Michael Anderer's journey to becoming founding president of Cristo Rey De La Salle East Bay High School, which is scheduled to open in fall 2018, includes a bicycle ride.
After graduation from Princeton University, he stayed an additional year at Princeton High School on a teaching internship. He was, he said, "on the path to full-time teaching." He had a job offer to begin teaching and coaching the next fall.
That summer, he and a friend undertook a bicycle ride across country, to raise funds for adult literacy programs. From Seattle to Boston in 40 days, they stopped along the way at a dozen adult literacy agencies.
"What inevitably happened, the events were never big," he said. He and his cycling partner often found themselves meeting with a few agency staff members and some of their clients.
The stories of the clients — a 48-year-old electrician who was unable to read, for example — fueled his imagination as he rode.
"My life," he said. "What was I going to do about it."
Halfway across the country, he declined the job at Princeton High School and took a position at a public middle school in Elizabeth, New Jersey.
Anderer, a graduate of a Lasallian high school in Philadelphia, recalled, too, that the Christian Brothers had been talking about opening new schools for low-income students.
"It captured my imagination," he said.
He became a Christian Brother for seven years. In 1997, he was part of the founding team for the Miguel Middle School in Camden, New Jersey. The Miguel schools are tuition-free schools for low-income students.
He spent a dozen years with Miguel Middle schools in Chicago. In his time there, the Cristo Rey high schools were beginning.
The Cristo Rey schools — which now number 32 nationwide — integrate rigorous college preparatory academics with a Corporate Work Study Program. Each student is employed one day a week by a local business or community agency to provide tuition assistance and complement the school's curricular program.
In 2012, Anderer moved to the West Coast, and serves as vice president for mission advancement at De Marillac Academy in San Francisco, a middle school in San Francisco's Tenderloin. He will leave there at the end of this academic year, and begin as president of Cristo Rey De La Salle East Bay High School on July 1.
Anderer's appointment was announced by the De La Salle Christian Brothers, District of San Francisco New Orleans, who were invited by Bishop Michael C. Barber, SJ, to administer the high school.

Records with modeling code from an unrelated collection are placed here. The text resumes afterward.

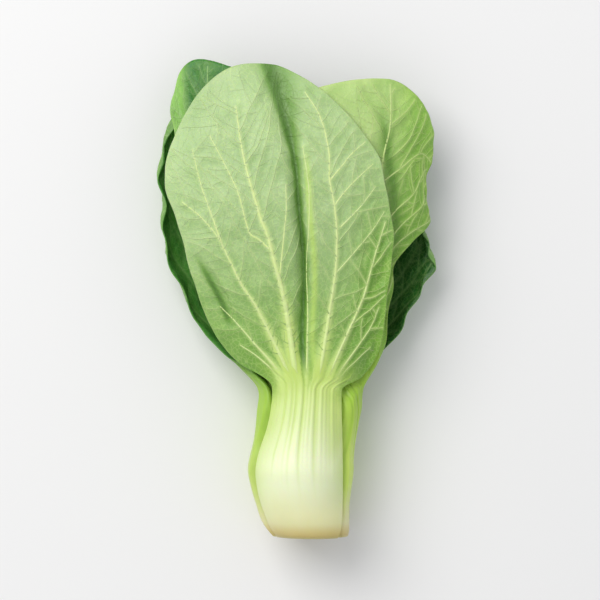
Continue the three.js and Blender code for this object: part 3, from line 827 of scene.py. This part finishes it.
def leaf_solid(leaf, veins, material):
    """The leaf as one closed piece, its veins raised, with the marks that colour its tissue."""
    columns, stalk_rows, blade_rows = leaf["grid"]
    sides = np.linspace(-1, 1, columns + 1)
    sides = np.sign(sides) * (1 - (1 - np.abs(sides)) ** 1.12)
    stalk = np.linspace(0, 1, stalk_rows, endpoint=False)
    alongs = np.concatenate([stalk, np.linspace(1, 2, blade_rows + 1)])
    along, side = np.meshgrid(alongs, sides, indexing="ij")
    faces = both_faces(leaf, side, along)
    outer_move, inner_move, marks = relief(leaf, veins, faces, side)
    outer, inner, normal = [faces[name].reshape(-1, 3) for name in ("outer", "inner", "normal")]
    from_edge = np.minimum(1 - np.abs(side), (2 - along) * 0.8).ravel()
    thinned = 0.55 * (1 - smoothstep(0, 0.035, from_edge)) * (np.ravel(faces["blade"]) > 0)
    inner = inner + (outer - inner) * thinned[:, None] + normal * inner_move[:, None]
    outer = outer + normal * outer_move[:, None]
    outer[:, 2] = np.maximum(outer[:, 2], 0)
    back = side.size
    index = np.arange(back).reshape(side.shape)
    a, b, c, d = index[:-1, :-1], index[:-1, 1:], index[1:, 1:], index[1:, :-1]
    outer_quads = np.stack([a, b, c, d], axis=-1).reshape(-1, 4)
    inner_quads = np.stack([a, d, c, b], axis=-1).reshape(-1, 4) + back
    rim = np.concatenate([index[0, :-1], index[:-1, -1], index[-1, :0:-1], index[:0:-1, 0]])
    ahead = np.roll(rim, -1)
    rim_quads = np.stack([ahead, rim, rim + back, ahead + back], axis=-1)
    quads = np.concatenate([outer_quads, inner_quads, rim_quads]).tolist()
    made = solid(leaf["name"] + "_piece", np.concatenate([outer, inner]), quads, material)
    start_of_green = leaf["neck"] - 6 - 8 * np.abs(np.ravel(side)) ** 3
    green = smoothstep(start_of_green, start_of_green + 20, np.ravel(faces["height"]))
    marks["green"] = green * (1 - 0.85 * marks["flame"])
    seen_inside = dict(up=1, green=1, bloom_minus_painted_shade=1, valley_shade=1, vein=0.8, groove_and_shade=0.4, fold=0)
    for name, share in seen_inside.items():
        store(made.data, name, np.concatenate([marks[name], marks[name] * share]))
    store(made.data, "face", np.repeat([0, 1], back))
    return made


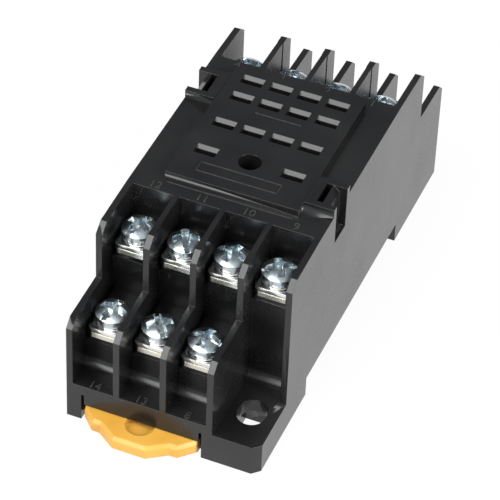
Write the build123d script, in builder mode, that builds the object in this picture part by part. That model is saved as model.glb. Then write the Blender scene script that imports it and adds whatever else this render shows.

Anderer said he is "humbled and honored" by the new role. "This opportunity to build a new mission in Oakland to serve lower-income and working-class families is a very exciting opportunity," Anderer said.
Cristo Rey De La Salle East Bay High School expects to name a principal by the end of April, Anderer said, and a corporate work study director by the end of May. Two other key roles, dean of admissions and director of development, will also be filled.
The school's success, Anderer said, "is going to require a sense of ownership and desire to participate" on the neighborhood, educational and corporate community of the Bay Area.
Anderer said he is looking forward to meeting alumni of St. Elizabeth High School, which is closing in June, and hopes that they, too, will have a stake in the new school's success.
Its success will require, too, people who value education as a gateway to a better life. The school will serve students who, by "chance of circumstances are living in a particular neighborhood context where they might have challenges," Anderer said.